The protection rackets are also alleged to be the motive behind hundreds of deadly attacks, including the burning of the Casino Royale in Monterrey the day before that left 52 dead.

Police arrested five suspects in the casino fire, and said they had confessed to being members of the Zetas cartel. The men had attacked the casino, police said, because its owners failed to make a protection payment.

The Zetas cartel had demanded 130,000 pesos — or about $11,000 a month from owners — the police said.

In August last year, gangsters burned down the Castillo del Mar bar in Cancun city, killing eight, an attack that police believe was connected to extortion.

Last month in the Acapulco resort, gas stations, jewelers and private schools all shut down temporarily to protest having to pay protection payments. Business leaders there demanded the government takes more action to stop the extortion.

“This is an extremely serious problem," says Luis de la Barreda, head of the ICESI, a Mexican think-tank on security issues. "When you can’t protect citizens and businesses from this violent intimidation, it shows the government is losing the battle against crime.”

De la Barreda estimates that for every reported shakedown, at least 10 more that go unreported. Police officers across Mexico have been arrested for being involved in extortion or other criminal rackets. "Most people are simply too scared to go to the police,” he said.

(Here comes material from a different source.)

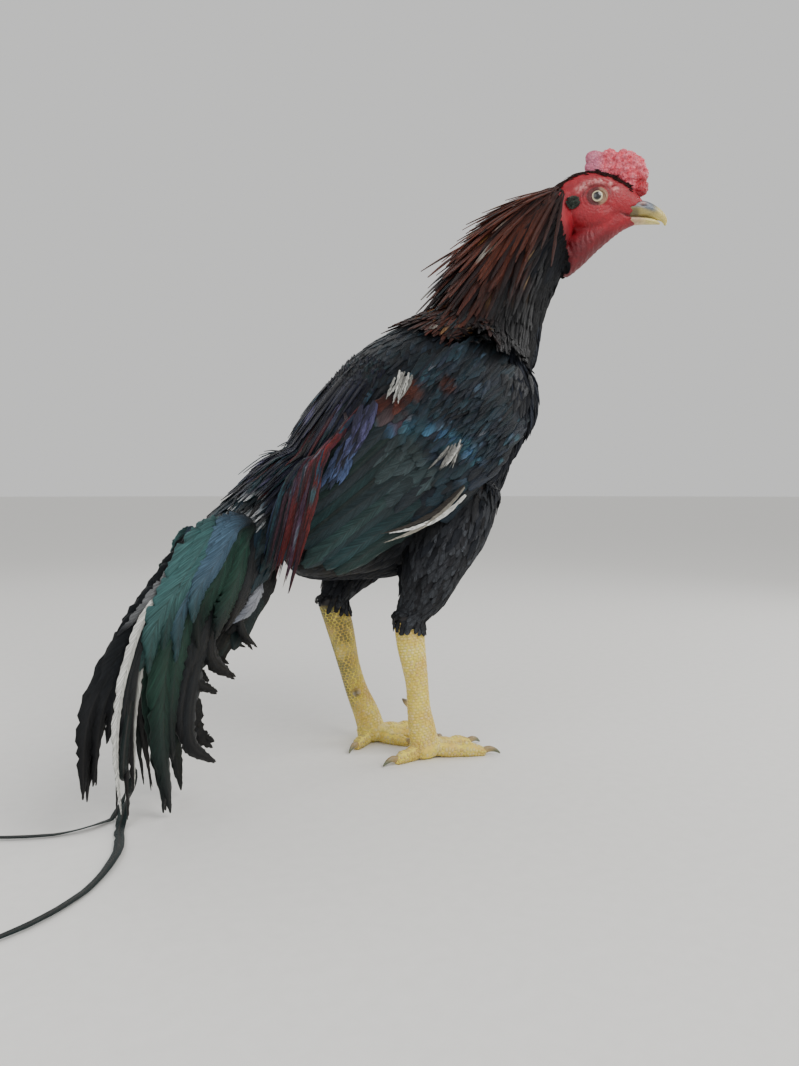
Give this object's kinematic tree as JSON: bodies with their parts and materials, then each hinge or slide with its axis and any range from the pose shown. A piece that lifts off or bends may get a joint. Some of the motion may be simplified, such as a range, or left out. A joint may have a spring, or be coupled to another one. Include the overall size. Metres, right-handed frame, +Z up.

Many people are concerned that extortion will only make the violence worse, as rival gangs fight over the spoils they can get from shaking down businesses.

The engineer paying protection payments at the building site said that his employer also pays off gangsters from a cartel at an iron mine he owns in neighboring Michoacan state.

“The gangsters in Michoacan told him that they could get rid of the guys extorting the building site here,” he said. “I said, 'No way.' I don’t want to get caught up in a gang war. I am the one that has to come to work here.”